Major US banks & Derivatives

When people talk about huge and worrying numbers in finance the one they focus on most is the US national debt. At $17 trillion that’s a number too big for most people to comprehend. The odds of it ever being paid back are remote, and eventually it’s going to reach a size where just trying to cover the interest will bankrupt the nation. Believe it or not, though, in the big scheme of things it’s pocket change.

We’ve all heard of banks that are too big to fail. There used to be four of them in the USA; now there are five. The expression isn’t exaggerated; every one of those five banks is exposed to the mood of the global financial market on a scale that dwarfs the national debt. Yes, it really does. The total size of that exposure is difficult to work out because it’s such a complicated web, but by picking out one strand of it we can get an idea of how big the problem really is. That strand is derivatives.

If you’re looking for secure investments you need to buy things that are real, that have actual inherent value and that somebody will want to buy. Gold is the classic one; it’s what used to back up the US dollar as well as the other major currencies. The value of the bills in your wallet was backed up by a stockpile of real gold in a vault. Oil is another. It’s valuable, there’s a limited supply and if you have some to sell, somebody’s going to buy it. You don’t even need to stash the barrels in your basement – the markets give you plenty ways to invest your money in oil. The key thing is that you’ve bought something real and you can sell it again, hopefully at a profit. Whatever price you get, though, your asset – gold, oil, palladium, whatever – is real. But derivatives are different.

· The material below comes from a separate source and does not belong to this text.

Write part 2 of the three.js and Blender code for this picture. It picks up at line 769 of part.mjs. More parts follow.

Derivatives aren’t backed up by real assets. They might be deals about assets that will exist in the future, or contracts based on predictions about the way prices will go – bets, in other words. The futures market is basically just a huge casino, and as the 2008 financial crisis showed it’s such a complex one that when an asset turns out to be worthless nobody can really tell who owns it. Remember all those sub-prime mortgages? Worthless “assets” that had been chopped, mixed up, reformed and sliced like cheap hamburger, then sold all over the world. Nobody who’d bought a package of mortgage debt as an investment knew how much of it was good loans and how much was junk. The result was the whole lot became a toxic product.

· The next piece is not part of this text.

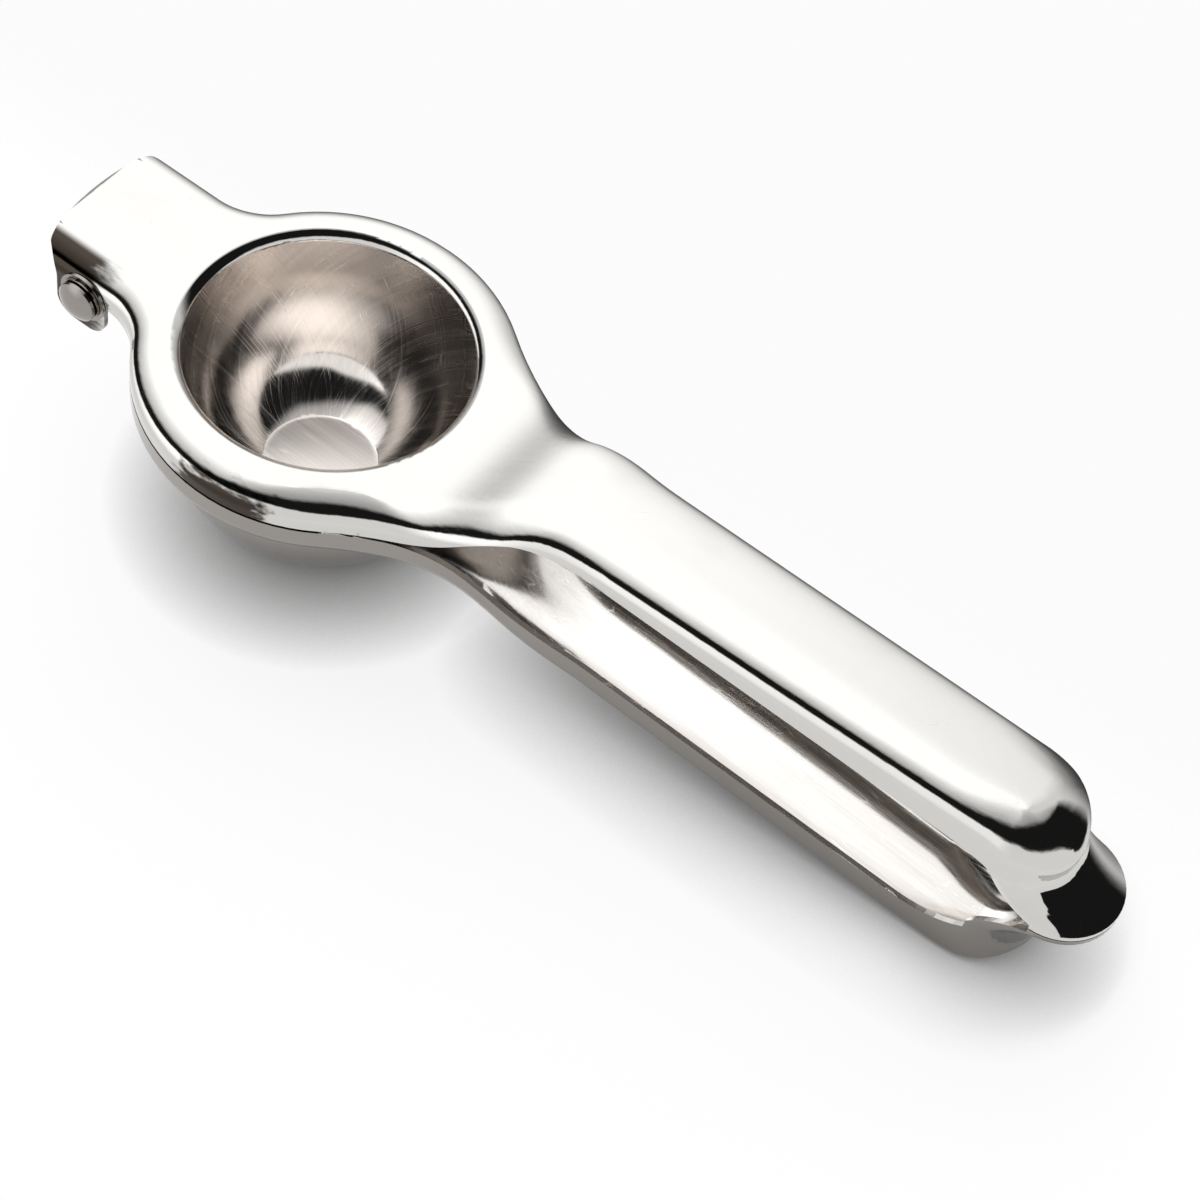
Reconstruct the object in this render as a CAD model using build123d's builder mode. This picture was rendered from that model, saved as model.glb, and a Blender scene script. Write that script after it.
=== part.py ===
from build123d import *
from math import atan, atan2, cos, degrees, hypot, radians, sin, sqrt
import os

# Hinged lemon squeezer, closed. The origin is the middle of the strainer bowl's flat bottom,
# +X runs from the hinge to the handle tips, +Z is up. All sizes are in millimetres and degrees.

# Sheet metal and clearances
sheet = 1.0
seam_gap = 0.6              # between the two levers' edges round the head
lip_gap = 0.3               # between the two lips
pin_play = 0.05             # radial, around the pin
side_play = 0.1             # axial, between things threaded on the pin
rind_gap = 2.0              # beside the cup, to the bowl
cup_lift = 4.7              # under the cup, to the bowl

# Strainer bowl and press cup
bowl_radius = 30.1          # outside, of its round part
bowl_flat_radius = 16.76    # of its bottom, before the corner is rounded
bowl_straight = 1.2         # tray's floor to where the bowl's wall curves in
bowl_rim_radius = 1.4       # inside, where the tray's floor bends into the bowl
bowl_corner_radius = 4.0    # outside, between round part and flat bottom
hole_radius = 1.6
hole_rings = [(0.37, 6), (0.692, 12)]   # place as a share of the flat's radius, and count
cup_flat_radius = 10.71
cup_rim_radius = 1.8        # outside, where the crown bends into the cup
cup_corner_radius = 2.5     # inside, between round part and flat bottom

# Plan of the levers
head_ledge = 4.7            # bowl to the head's edge
root_half_width = 12.3      # handle edge, run back to the bowl's axis
tip_half_width = 10.8       # handle edge at the nose's centre
handle_length = 112.0       # head's edge to the nose's centre
neck_fillet = 81.0
tongue_half_width = 15.6    # outer faces of the press lever's ears
tongue_length = 20.0        # head's edge to the tongue's rounded rear edge
tongue_fillet = 12.7
tongue_corner_radius = 3.5

# Side view of the press lever. A lead is how far a jog starts inside the head's edge, and a
# run-in how far a bend starts before the nose's centre.
crown_bend_radius = 5.8     # outside, where the crown turns down into the skirt
crown_jog_lead = 1.1
crown_jog_radius = 21.7
crown_jog_angle = 37.0
crown_jog_rise = 9.2
crown_slope_angle = 0.6     # handle's rise towards the nose
crown_drop_run_in = 3.8
crown_drop_radius = 16.0    # rounds the crown down over the nose
crown_drop_angle = 72.0
skirt_depth = 7.4           # crown to the skirt's edge, round the head
skirt_jog_lead = 3.0
skirt_jog_radius = 17.0
skirt_jog_angle = 31.0
skirt_jog_rise = 10.5
skirt_slope_angle = -2.0
skirt_drop_run_in = 9.8
skirt_drop_radius = 46.0
skirt_drop_angle = 11.0

# Side view of the strainer lever
tray_depth = 5.8            # edge to the underside of the floor, round the head
floor_bend_radius = 2.4     # outside, where the floor turns up into the wall
tray_jog_lead = 6.3
tray_jog_radius = 28.0
tray_jog_angle = 33.0
floor_jog_drop = 12.9
floor_slope_angle = 3.3     # fall towards the nose
floor_rise_run_in = 4.8
floor_rise_radius = 16.5    # rounds the floor up over the nose
floor_rise_angle = 80.0
rim_jog_drop = 12.7
rim_slope_angle = 2.9
rim_rise_run_in = 12.8
rim_rise_radius = 19.5
rim_rise_angle = 38.0

# Lips that meet where the handles end
lip_drop = 9.0              # crown of the head to the plane where the two lips meet
lip_set_out = 0.3           # a lip starts this far beyond the nose's centre
lip_reach = 9.8             # how far a lip flares beyond its nose
lip_angle = 56.0            # steepness at which a lip leaves its nose
press_lip_height = 7.6      # lips' plane to where the press lip leaves its nose
tray_lip_height = 9.0       # lips' plane to where the strainer lip leaves its nose

# Hinge
pin_set_back = 8.6          # behind the head's edge
pin_drop = 7.6              # below the crown
pin_radius = 2.0
ear_rear = 6.6              # press ear, behind the pin
ear_front = 4.7             # in front of it
ear_drop = 8.2              # below it
ear_corner_radius = 4.0
ear_root_radius = 1.5       # inner corner between ear and skirt
ear_set_in = 1.0            # tongue's rear edge to where the ear's rear edge meets the crown
inner_ear_half_width = 12.5 # outer faces of the strainer lever's ears
inner_ear_radius = 4.2      # also the floor's reach behind the pin
inner_ear_root_radius = 1.8
pin_head_radius = 4.0
pin_head_height = 2.2
pin_head_lift = 0.4         # bare shank under the head
pin_head_wall = 0.6         # upright part of the head
tail_radius = 2.7           # of the tail, peened flush into the far ear
ring_radius = 5.0
ring_thickness = 0.6
washer_radius = 4.3
washer_thickness = 0.5
spacer_radius = 2.6

reach = 200.0               # longer than anything that is trimmed

# Heights, from the bowl's bottom upwards
bowl_centre = sqrt(bowl_radius ** 2 - bowl_flat_radius ** 2)
floor_height = bowl_centre + bowl_straight
rim_height = floor_height + tray_depth
skirt_height = rim_height + seam_gap
crown_height = skirt_height + skirt_depth
cup_radius = bowl_radius - 2 * sheet - rind_gap
cup_bottom = 2 * sheet + cup_lift
cup_centre = cup_bottom + sqrt(cup_radius ** 2 - cup_flat_radius ** 2)
lip_height = crown_height - lip_drop
press_brim = lip_height + lip_gap / 2
press_waist = lip_height + press_lip_height
tray_brim = lip_height - lip_gap / 2
tray_waist = lip_height - tray_lip_height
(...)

Imagine another crisis, another supposed asset being revealed as worthless. Exactly the same will happen again. It’s so complicated that by the time the markets have figured out who owns the good investments and who owns the dreck, confidence in the whole system will have been shaken and fortunes will be lost across the board. And before you start thinking that only affects rich bankers who brought it on themselves, no it doesn’t. The value of every trust fund, every pension scheme, every saving plan for the kids’ college fund, is tied up in this mess of opaque deals.

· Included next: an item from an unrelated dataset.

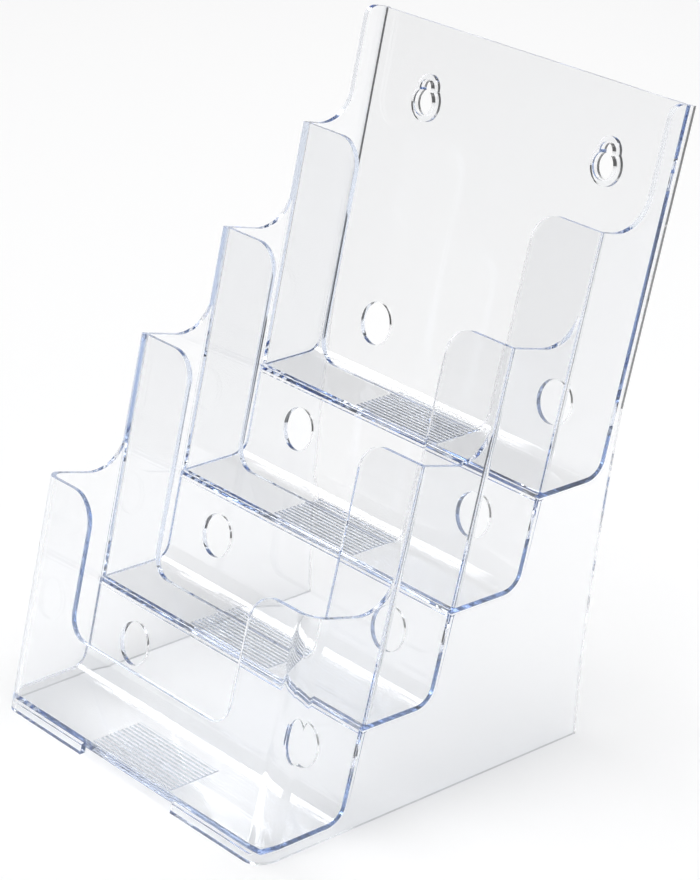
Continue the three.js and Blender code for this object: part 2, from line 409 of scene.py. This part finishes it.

How big is the problem? It’s huge. Enormous. Too big for words to do it justice. But every single one of those five big banks has at least $40 trillion tied up in derivatives. Between them, in total, the figure is $280 trillion. If those banks go down the economy goes with them. The national debt is bad enough, but this mess is unsustainable. Someone needs to bring some clarity and transparency back into the system before the next disaster strikes.